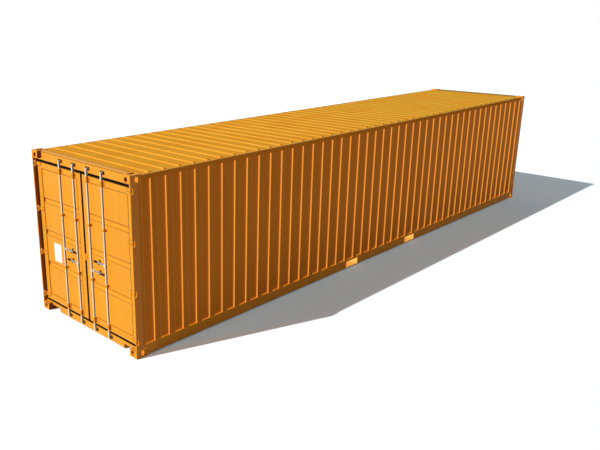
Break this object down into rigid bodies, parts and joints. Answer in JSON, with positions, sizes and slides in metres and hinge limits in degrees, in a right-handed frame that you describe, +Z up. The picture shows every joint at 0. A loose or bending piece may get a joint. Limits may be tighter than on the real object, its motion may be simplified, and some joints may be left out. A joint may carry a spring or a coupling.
{
  "type": "shipping container",
  "caption": "Forty foot steel dry container with corrugated sides, hinged double doors, turning lock bars and lifting handles.",
  "frame": {"origin": "centre of the footprint at the undersides of the bottom castings", "axes": "+X to the right seen from the doors, +Y along the container away from the doors, +Z up"},
  "size_m": [2.438, 12.192, 2.591],
  "materials": {
    "door_paint": "satin",
    "frame_paint": "satin",
    "sheet_paint": "satin",
    "casting_paint": "satin",
    "galvanised": "galvanised",
    "dark_steel": "dull",
    "door_rubber": "matt",
    "plywood": "oiled",
    "plate_white": "satin"
  },
  "bodies": {
    "container": {"corner_castings_bottom": "casting_paint", "corner_castings_top": "casting_paint", "rear_post_left": "frame_paint", "rear_post_right": "frame_paint", "front_posts": "frame_paint", "door_header": "frame_paint", "door_sill": "frame_paint", "front_header": "frame_paint", "front_sill": "frame_paint", "bottom_rails": "frame_paint", "top_rails": "frame_paint", "side_wall_left": "sheet_paint", "side_wall_right": "sheet_paint", "front_wall": "sheet_paint", "roof": "sheet_paint", "floor_boards": "plywood", "cross_members": "frame_paint", "fork_pockets": "frame_paint", "cam_keepers": "dark_steel", "hinge_lugs": "frame_paint", "hinge_pins": "frame_paint"},
    "left_door": {"left_door_frame": "door_paint", "left_door_panel": "door_paint", "left_door_gasket": "door_rubber", "left_door_hinge_blades": "door_paint", "left_door_bar_brackets": "door_paint", "left_door_handle_catches": "dark_steel", "left_door_seal_lug": "door_paint", "data_plate": "plate_white"},
    "right_door": {"right_door_frame": "door_paint", "right_door_panel": "door_paint", "right_door_gasket": "door_rubber", "right_door_hinge_blades": "door_paint", "right_door_bar_brackets": "door_paint", "right_door_handle_catches": "dark_steel", "right_door_seal_lug": "door_paint"},
    "lock_bar_1": {"lock_bar_1": "galvanised"},
    "handle_1": {"handle_1": "galvanised"},
    "lock_bar_2": {"lock_bar_2": "galvanised"},
    "handle_2": {"handle_2": "galvanised"},
    "lock_bar_3": {"lock_bar_3": "galvanised"},
    "handle_3": {"handle_3": "galvanised"},
    "lock_bar_4": {"lock_bar_4": "galvanised"},
    "handle_4": {"handle_4": "galvanised"}
  },
  "joints": [
    {"name": "left_door_swing", "type": "hinge", "parent": "container", "child": "left_door", "pos_m": [-1.207, -6.084, 1.295], "axis": [0, 0, -1], "range_deg": [0, 270]},
    {"name": "right_door_swing", "type": "hinge", "parent": "container", "child": "right_door", "pos_m": [1.207, -6.084, 1.295], "axis": [0, 0, 1], "range_deg": [0, 270]},
    {"name": "lock_bar_1_turn", "type": "hinge", "parent": "left_door", "child": "lock_bar_1", "pos_m": [-0.525, -6.0525, 1.286], "axis": [0, 0, 1], "range_deg": [-90, 0]},
    {"name": "lock_bar_2_turn", "type": "hinge", "parent": "left_door", "child": "lock_bar_2", "pos_m": [-0.172, -6.0525, 1.286], "axis": [0, 0, -1], "range_deg": [-90, 0]},
    {"name": "lock_bar_3_turn", "type": "hinge", "parent": "right_door", "child": "lock_bar_3", "pos_m": [0.172, -6.0525, 1.286], "axis": [0, 0, 1], "range_deg": [-90, 0]},
    {"name": "lock_bar_4_turn", "type": "hinge", "parent": "right_door", "child": "lock_bar_4", "pos_m": [0.525, -6.0525, 1.286], "axis": [0, 0, -1], "range_deg": [-90, 0]},
    {"name": "handle_1_lift", "type": "hinge", "parent": "lock_bar_1", "child": "handle_1", "pos_m": [-0.485, -6.047, 1.17], "axis": [0, 1, 0], "range_deg": [-18, 0]},
    {"name": "handle_2_lift", "type": "hinge", "parent": "lock_bar_2", "child": "handle_2", "pos_m": [-0.212, -6.047, 1.018], "axis": [0, -1, 0], "range_deg": [-18, 0]},
    {"name": "handle_3_lift", "type": "hinge", "parent": "lock_bar_3", "child": "handle_3", "pos_m": [0.212, -6.047, 1.018], "axis": [0, 1, 0], "range_deg": [-18, 0]},
    {"name": "handle_4_lift", "type": "hinge", "parent": "lock_bar_4", "child": "handle_4", "pos_m": [0.485, -6.047, 1.17], "axis": [0, -1, 0], "range_deg": [-18, 0]}
  ]
}
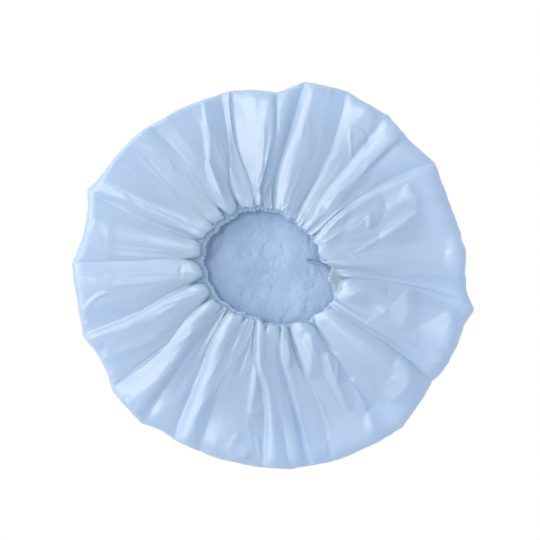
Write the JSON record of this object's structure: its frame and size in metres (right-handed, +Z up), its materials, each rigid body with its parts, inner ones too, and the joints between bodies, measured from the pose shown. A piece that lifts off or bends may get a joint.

__________________________________________________

Written exercise
Print out every record again, exactly and in full.

Completed task
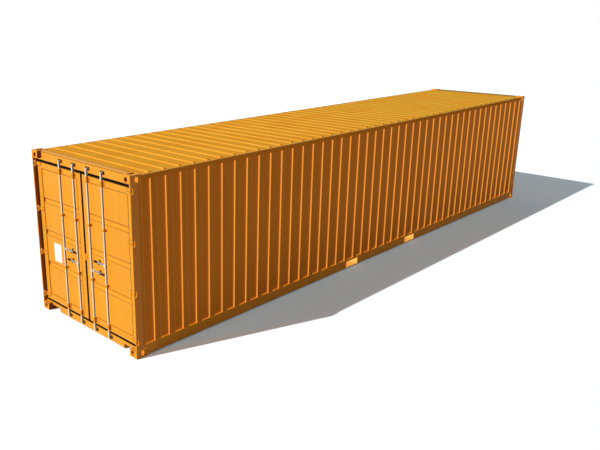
Break this object down into rigid bodies, parts and joints. Answer in JSON, with positions, sizes and slides in metres and hinge limits in degrees, in a right-handed frame that you describe, +Z up. The picture shows every joint at 0. A loose or bending piece may get a joint. Limits may be tighter than on the real object, its motion may be simplified, and some joints may be left out. A joint may carry a spring or a coupling.
{
  "type": "shipping container",
  "caption": "Forty foot steel dry container with corrugated sides, hinged double doors, turning lock bars and lifting handles.",
  "frame": {"origin": "centre of the footprint at the undersides of the bottom castings", "axes": "+X to the right seen from the doors, +Y along the container away from the doors, +Z up"},
  "size_m": [2.438, 12.192, 2.591],
  "materials": {
    "door_paint": "satin",
    "frame_paint": "satin",
    "sheet_paint": "satin",
    "casting_paint": "satin",
    "galvanised": "galvanised",
    "dark_steel": "dull",
    "door_rubber": "matt",
    "plywood": "oiled",
    "plate_white": "satin"
  },
  "bodies": {
    "container": {"corner_castings_bottom": "casting_paint", "corner_castings_top": "casting_paint", "rear_post_left": "frame_paint", "rear_post_right": "frame_paint", "front_posts": "frame_paint", "door_header": "frame_paint", "door_sill": "frame_paint", "front_header": "frame_paint", "front_sill": "frame_paint", "bottom_rails": "frame_paint", "top_rails": "frame_paint", "side_wall_left": "sheet_paint", "side_wall_right": "sheet_paint", "front_wall": "sheet_paint", "roof": "sheet_paint", "floor_boards": "plywood", "cross_members": "frame_paint", "fork_pockets": "frame_paint", "cam_keepers": "dark_steel", "hinge_lugs": "frame_paint", "hinge_pins": "frame_paint"},
    "left_door": {"left_door_frame": "door_paint", "left_door_panel": "door_paint", "left_door_gasket": "door_rubber", "left_door_hinge_blades": "door_paint", "left_door_bar_brackets": "door_paint", "left_door_handle_catches": "dark_steel", "left_door_seal_lug": "door_paint", "data_plate": "plate_white"},
    "right_door": {"right_door_frame": "door_paint", "right_door_panel": "door_paint", "right_door_gasket": "door_rubber", "right_door_hinge_blades": "door_paint", "right_door_bar_brackets": "door_paint", "right_door_handle_catches": "dark_steel", "right_door_seal_lug": "door_paint"},
    "lock_bar_1": {"lock_bar_1": "galvanised"},
    "handle_1": {"handle_1": "galvanised"},
    "lock_bar_2": {"lock_bar_2": "galvanised"},
    "handle_2": {"handle_2": "galvanised"},
    "lock_bar_3": {"lock_bar_3": "galvanised"},
    "handle_3": {"handle_3": "galvanised"},
    "lock_bar_4": {"lock_bar_4": "galvanised"},
    "handle_4": {"handle_4": "galvanised"}
  },
  "joints": [
    {"name": "left_door_swing", "type": "hinge", "parent": "container", "child": "left_door", "pos_m": [-1.207, -6.084, 1.295], "axis": [0, 0, -1], "range_deg": [0, 270]},
    {"name": "right_door_swing", "type": "hinge", "parent": "container", "child": "right_door", "pos_m": [1.207, -6.084, 1.295], "axis": [0, 0, 1], "range_deg": [0, 270]},
    {"name": "lock_bar_1_turn", "type": "hinge", "parent": "left_door", "child": "lock_bar_1", "pos_m": [-0.525, -6.0525, 1.286], "axis": [0, 0, 1], "range_deg": [-90, 0]},
    {"name": "lock_bar_2_turn", "type": "hinge", "parent": "left_door", "child": "lock_bar_2", "pos_m": [-0.172, -6.0525, 1.286], "axis": [0, 0, -1], "range_deg": [-90, 0]},
    {"name": "lock_bar_3_turn", "type": "hinge", "parent": "right_door", "child": "lock_bar_3", "pos_m": [0.172, -6.0525, 1.286], "axis": [0, 0, 1], "range_deg": [-90, 0]},
    {"name": "lock_bar_4_turn", "type": "hinge", "parent": "right_door", "child": "lock_bar_4", "pos_m": [0.525, -6.0525, 1.286], "axis": [0, 0, -1], "range_deg": [-90, 0]},
    {"name": "handle_1_lift", "type": "hinge", "parent": "lock_bar_1", "child": "handle_1", "pos_m": [-0.485, -6.047, 1.17], "axis": [0, 1, 0], "range_deg": [-18, 0]},
    {"name": "handle_2_lift", "type": "hinge", "parent": "lock_bar_2", "child": "handle_2", "pos_m": [-0.212, -6.047, 1.018], "axis": [0, -1, 0], "range_deg": [-18, 0]},
    {"name": "handle_3_lift", "type": "hinge", "parent": "lock_bar_3", "child": "handle_3", "pos_m": [0.212, -6.047, 1.018], "axis": [0, 1, 0], "range_deg": [-18, 0]},
    {"name": "handle_4_lift", "type": "hinge", "parent": "lock_bar_4", "child": "handle_4", "pos_m": [0.485, -6.047, 1.17], "axis": [0, -1, 0], "range_deg": [-18, 0]}
  ]
}
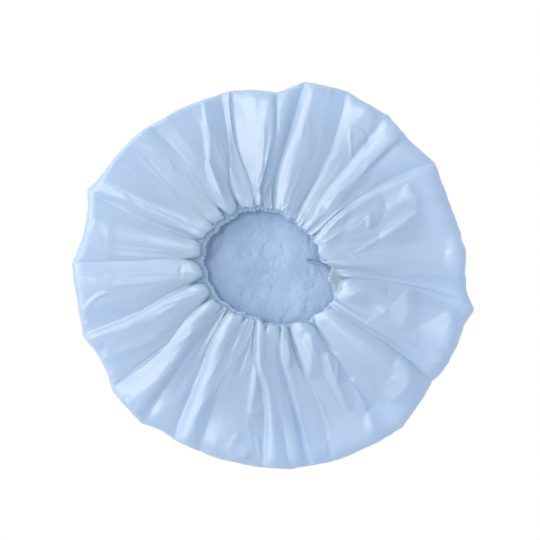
Write the JSON record of this object's structure: its frame and size in metres (right-handed, +Z up), its materials, each rigid body with its parts, inner ones too, and the joints between bodies, measured from the pose shown. A piece that lifts off or bends may get a joint.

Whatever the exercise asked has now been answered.